> [Exercise aim] Copy out every line of the data exactly.
───── Collected material ─────
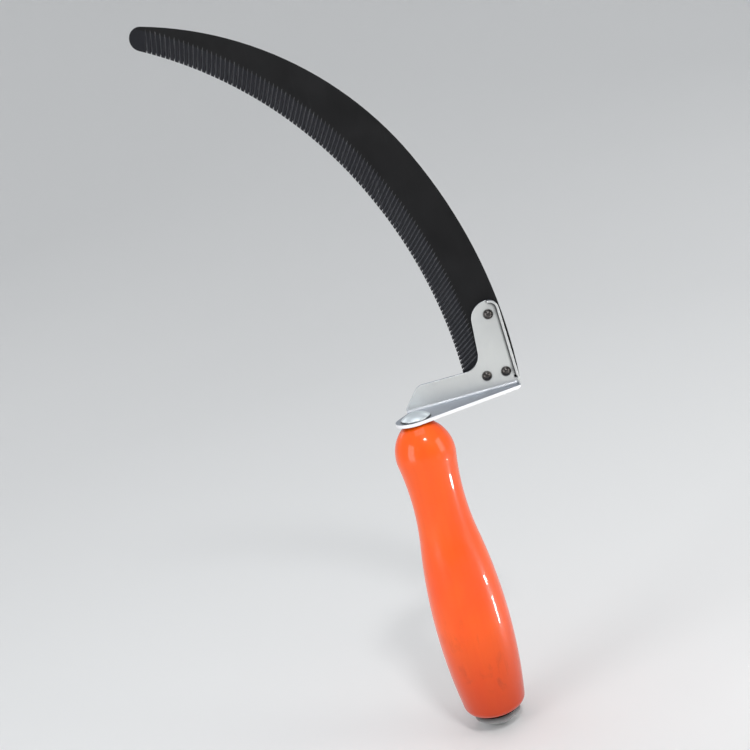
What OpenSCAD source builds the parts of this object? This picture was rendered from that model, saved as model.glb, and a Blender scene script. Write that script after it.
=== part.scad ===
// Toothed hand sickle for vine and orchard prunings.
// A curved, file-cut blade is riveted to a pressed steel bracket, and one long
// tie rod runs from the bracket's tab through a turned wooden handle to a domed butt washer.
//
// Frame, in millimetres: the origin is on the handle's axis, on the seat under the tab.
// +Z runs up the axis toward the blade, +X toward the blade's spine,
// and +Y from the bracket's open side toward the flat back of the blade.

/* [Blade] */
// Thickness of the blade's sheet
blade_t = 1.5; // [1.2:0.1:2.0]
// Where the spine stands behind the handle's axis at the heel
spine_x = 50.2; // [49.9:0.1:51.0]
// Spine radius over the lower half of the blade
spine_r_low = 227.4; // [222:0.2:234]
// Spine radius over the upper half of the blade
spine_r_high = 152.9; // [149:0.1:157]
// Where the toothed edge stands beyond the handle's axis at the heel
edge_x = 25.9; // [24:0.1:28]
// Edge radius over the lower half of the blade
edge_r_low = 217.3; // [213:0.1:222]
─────
> [Expected output]
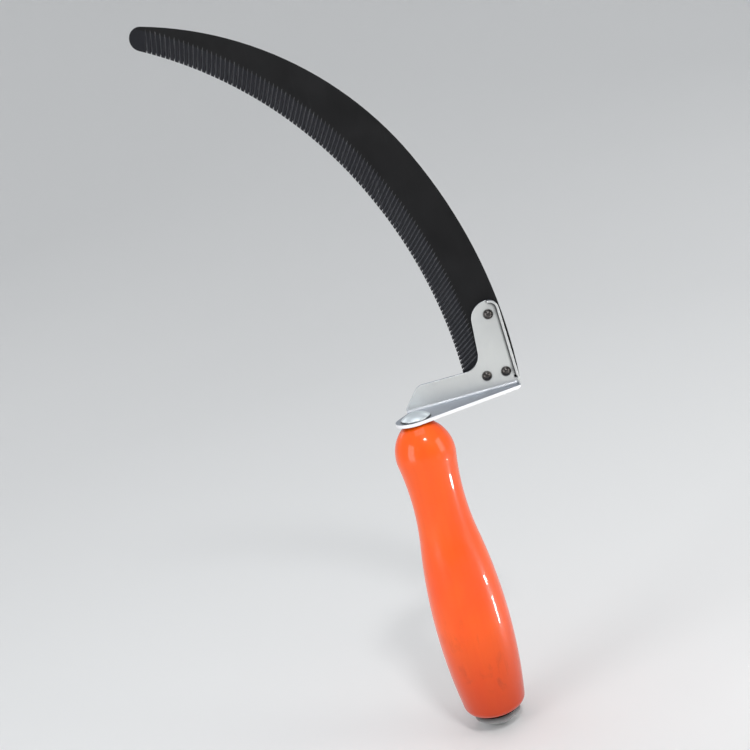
What OpenSCAD source builds the parts of this object? This picture was rendered from that model, saved as model.glb, and a Blender scene script. Write that script after it.
=== part.scad ===
// Toothed hand sickle for vine and orchard prunings.
// A curved, file-cut blade is riveted to a pressed steel bracket, and one long
// tie rod runs from the bracket's tab through a turned wooden handle to a domed butt washer.
//
// Frame, in millimetres: the origin is on the handle's axis, on the seat under the tab.
// +Z runs up the axis toward the blade, +X toward the blade's spine,
// and +Y from the bracket's open side toward the flat back of the blade.

/* [Blade] */
// Thickness of the blade's sheet
blade_t = 1.5; // [1.2:0.1:2.0]
// Where the spine stands behind the handle's axis at the heel
spine_x = 50.2; // [49.9:0.1:51.0]
// Spine radius over the lower half of the blade
spine_r_low = 227.4; // [222:0.2:234]
// Spine radius over the upper half of the blade
spine_r_high = 152.9; // [149:0.1:157]
// Where the toothed edge stands beyond the handle's axis at the heel
edge_x = 25.9; // [24:0.1:28]
// Edge radius over the lower half of the blade
edge_r_low = 217.3; // [213:0.1:222]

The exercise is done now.